**TASK DIRECTIONS:**
Return the listing word for word, as given.

**PROVIDED DATA:**

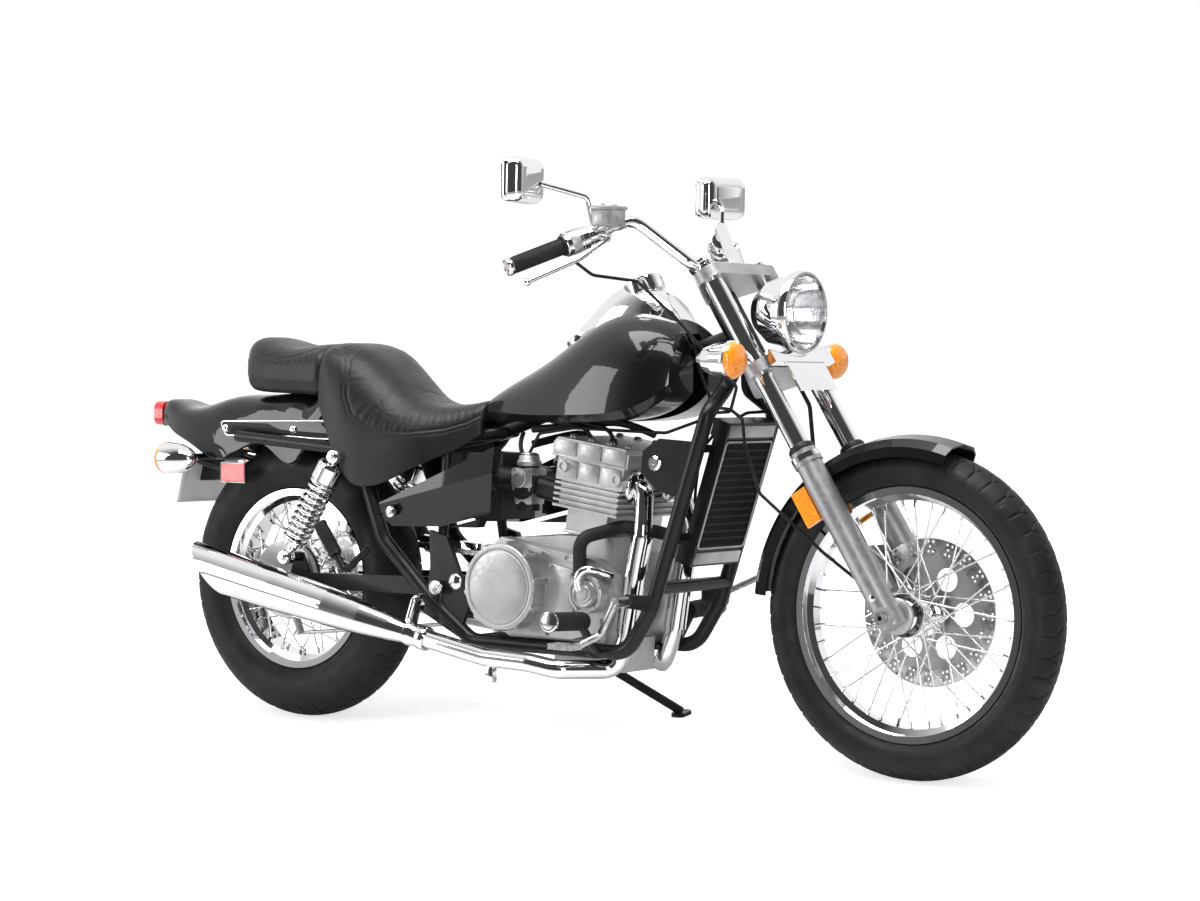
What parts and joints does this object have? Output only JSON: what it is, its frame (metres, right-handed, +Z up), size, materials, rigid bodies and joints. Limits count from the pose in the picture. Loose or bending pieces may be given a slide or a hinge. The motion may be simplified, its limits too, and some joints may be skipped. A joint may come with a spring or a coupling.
{
  "type": "cruiser motorcycle",
  "caption": "Low cruiser motorcycle with wire wheels, teardrop tank, stepped seat, twin exhausts and a turning steering head, leaning on its side stand.",
  "frame": {"origin": "on the floor under the middle of the bounding box of the parked machine", "axes": "+X forward, towards the front wheel; +Y to the left, the side it leans to and its stand is on; +Z up from the floor"},
  "size_m": [2.3766, 0.8812, 1.2822],
  "materials": {
    "tyre": "matte",
    "chrome": "polished",
    "bright_steel": "satin",
    "satin_aluminium": "satin",
    "black_metal": "semi-gloss",
    "black_paint": "gloss",
    "black_plastic": "satin",
    "grip_rubber": "matte",
    "seat_leather": "satin",
    "lamp_glass": "clear",
    "amber_lens": "gloss",
    "red_lens": "gloss"
  },
  "bodies": {
    "chassis": {"frame": "black_metal", "swingarm": "black_metal", "pivot_bolt": "bright_steel", "rear_axle": "bright_steel", "rear_brake_panel": "satin_aluminium", "shocks": "chrome", "drive_chain": "bright_steel", "chain_guard": "chrome", "crankcase": "satin_aluminium", "cylinders": "satin_aluminium", "cylinder_head": "satin_aluminium", "right_engine_cover": "satin_aluminium", "left_engine_cover": "satin_aluminium", "coolant_hose": "grip_rubber", "intake": "black_plastic", "radiator": "black_metal", "exhaust_right": "chrome", "exhaust_left": "chrome", "fuel_tank": "black_paint", "tank_console": "chrome", "rider_seat": "seat_leather", "passenger_seat": "seat_leather", "rear_fender": "black_paint", "side_covers": "black_paint", "tail_light": "red_lens", "tail_bracket": "black_metal", "foot_pegs": "black_metal", "foot_pedals": "bright_steel", "control_cables": "grip_rubber", "speedometer_cable": "grip_rubber"},
    "fork": {"fork_yokes": "satin_aluminium", "fork_tubes": "chrome", "fork_sliders": "satin_aluminium", "front_axle": "bright_steel", "handlebar": "chrome", "grips": "grip_rubber", "hand_controls": "chrome", "mirrors": "chrome", "headlight": "chrome", "headlight_lens": "lamp_glass", "front_signals": "chrome", "front_fender": "black_paint", "front_reflectors": "amber_lens", "brake_caliper": "satin_aluminium", "brake_hose": "grip_rubber"},
    "front_wheel": {"front_tyre": "tyre", "front_wheel": "chrome", "brake_disc": "bright_steel"},
    "rear_wheel": {"rear_tyre": "tyre", "rear_wheel": "chrome", "rear_sprocket": "bright_steel"},
    "side_stand": {"side_stand": "black_metal"}
  },
  "joints": [
    {"name": "steering", "type": "hinge", "parent": "chassis", "child": "fork", "pos_m": [1.007, -0.16868, 0], "axis": [-0.5446, 0.1312, 0.8283], "range_deg": [-35, 35], "deforming": ["control_cables", "speedometer_cable"]},
    {"name": "front_wheel_spin", "type": "hinge", "parent": "fork", "child": "front_wheel", "pos_m": [0.857, -0.11676, 0.32784], "axis": [0, 0.9877, -0.1564], "continuous": true},
    {"name": "rear_wheel_spin", "type": "hinge", "parent": "chassis", "child": "rear_wheel", "pos_m": [-0.738, -0.11903, 0.31349], "axis": [0, 0.9877, -0.1564], "continuous": true},
    {"name": "side_stand_fold", "type": "hinge", "parent": "chassis", "child": "side_stand", "pos_m": [-0.0005, 0.00387, 0.13061], "axis": [0.0277, 0.7137, 0.6999], "range_deg": [0, 117]}
  ]
}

**RESPONSE FOR THIS EXERCISE:**
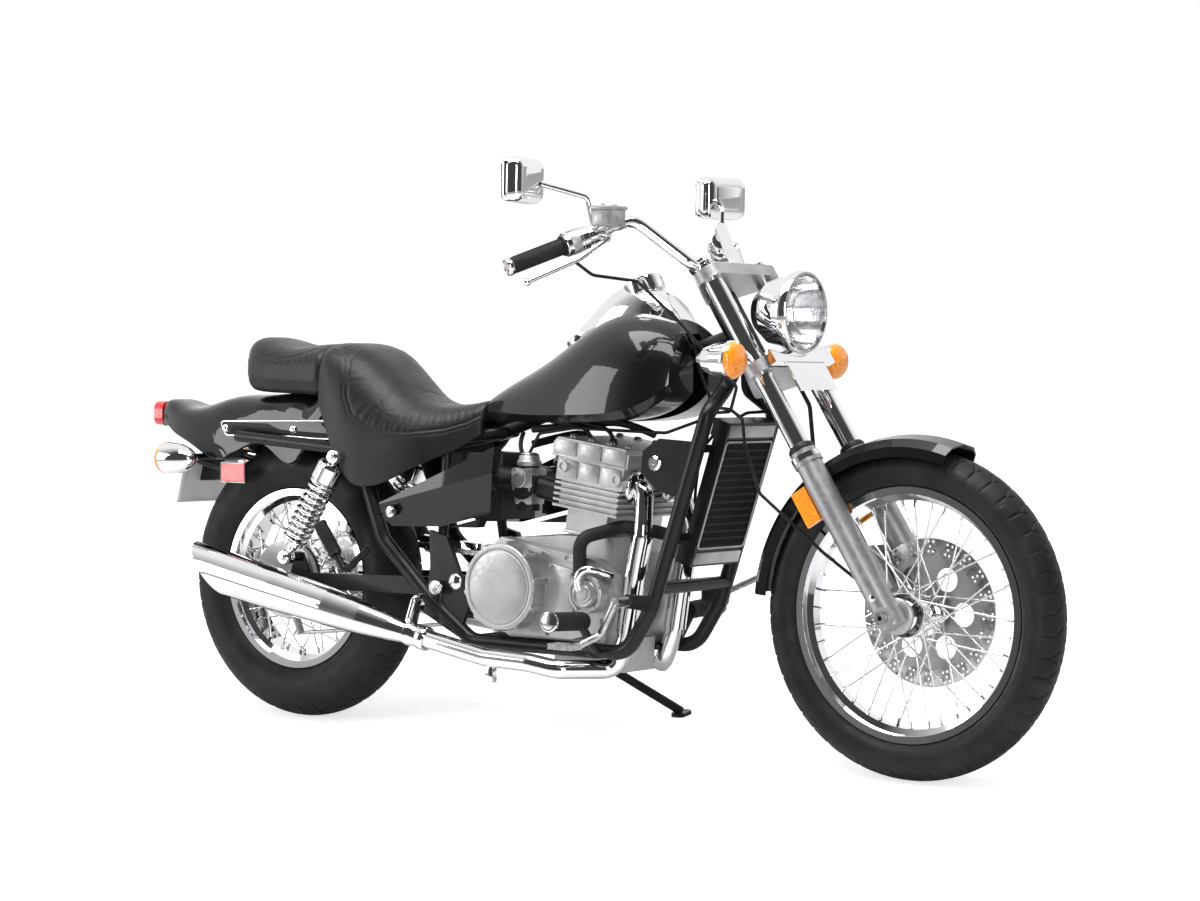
What parts and joints does this object have? Output only JSON: what it is, its frame (metres, right-handed, +Z up), size, materials, rigid bodies and joints. Limits count from the pose in the picture. Loose or bending pieces may be given a slide or a hinge. The motion may be simplified, its limits too, and some joints may be skipped. A joint may come with a spring or a coupling.
{
  "type": "cruiser motorcycle",
  "caption": "Low cruiser motorcycle with wire wheels, teardrop tank, stepped seat, twin exhausts and a turning steering head, leaning on its side stand.",
  "frame": {"origin": "on the floor under the middle of the bounding box of the parked machine", "axes": "+X forward, towards the front wheel; +Y to the left, the side it leans to and its stand is on; +Z up from the floor"},
  "size_m": [2.3766, 0.8812, 1.2822],
  "materials": {
    "tyre": "matte",
    "chrome": "polished",
    "bright_steel": "satin",
    "satin_aluminium": "satin",
    "black_metal": "semi-gloss",
    "black_paint": "gloss",
    "black_plastic": "satin",
    "grip_rubber": "matte",
    "seat_leather": "satin",
    "lamp_glass": "clear",
    "amber_lens": "gloss",
    "red_lens": "gloss"
  },
  "bodies": {
    "chassis": {"frame": "black_metal", "swingarm": "black_metal", "pivot_bolt": "bright_steel", "rear_axle": "bright_steel", "rear_brake_panel": "satin_aluminium", "shocks": "chrome", "drive_chain": "bright_steel", "chain_guard": "chrome", "crankcase": "satin_aluminium", "cylinders": "satin_aluminium", "cylinder_head": "satin_aluminium", "right_engine_cover": "satin_aluminium", "left_engine_cover": "satin_aluminium", "coolant_hose": "grip_rubber", "intake": "black_plastic", "radiator": "black_metal", "exhaust_right": "chrome", "exhaust_left": "chrome", "fuel_tank": "black_paint", "tank_console": "chrome", "rider_seat": "seat_leather", "passenger_seat": "seat_leather", "rear_fender": "black_paint", "side_covers": "black_paint", "tail_light": "red_lens", "tail_bracket": "black_metal", "foot_pegs": "black_metal", "foot_pedals": "bright_steel", "control_cables": "grip_rubber", "speedometer_cable": "grip_rubber"},
    "fork": {"fork_yokes": "satin_aluminium", "fork_tubes": "chrome", "fork_sliders": "satin_aluminium", "front_axle": "bright_steel", "handlebar": "chrome", "grips": "grip_rubber", "hand_controls": "chrome", "mirrors": "chrome", "headlight": "chrome", "headlight_lens": "lamp_glass", "front_signals": "chrome", "front_fender": "black_paint", "front_reflectors": "amber_lens", "brake_caliper": "satin_aluminium", "brake_hose": "grip_rubber"},
    "front_wheel": {"front_tyre": "tyre", "front_wheel": "chrome", "brake_disc": "bright_steel"},
    "rear_wheel": {"rear_tyre": "tyre", "rear_wheel": "chrome", "rear_sprocket": "bright_steel"},
    "side_stand": {"side_stand": "black_metal"}
  },
  "joints": [
    {"name": "steering", "type": "hinge", "parent": "chassis", "child": "fork", "pos_m": [1.007, -0.16868, 0], "axis": [-0.5446, 0.1312, 0.8283], "range_deg": [-35, 35], "deforming": ["control_cables", "speedometer_cable"]},
    {"name": "front_wheel_spin", "type": "hinge", "parent": "fork", "child": "front_wheel", "pos_m": [0.857, -0.11676, 0.32784], "axis": [0, 0.9877, -0.1564], "continuous": true},
    {"name": "rear_wheel_spin", "type": "hinge", "parent": "chassis", "child": "rear_wheel", "pos_m": [-0.738, -0.11903, 0.31349], "axis": [0, 0.9877, -0.1564], "continuous": true},
    {"name": "side_stand_fold", "type": "hinge", "parent": "chassis", "child": "side_stand", "pos_m": [-0.0005, 0.00387, 0.13061], "axis": [0.0277, 0.7137, 0.6999], "range_deg": [0, 117]}
  ]
}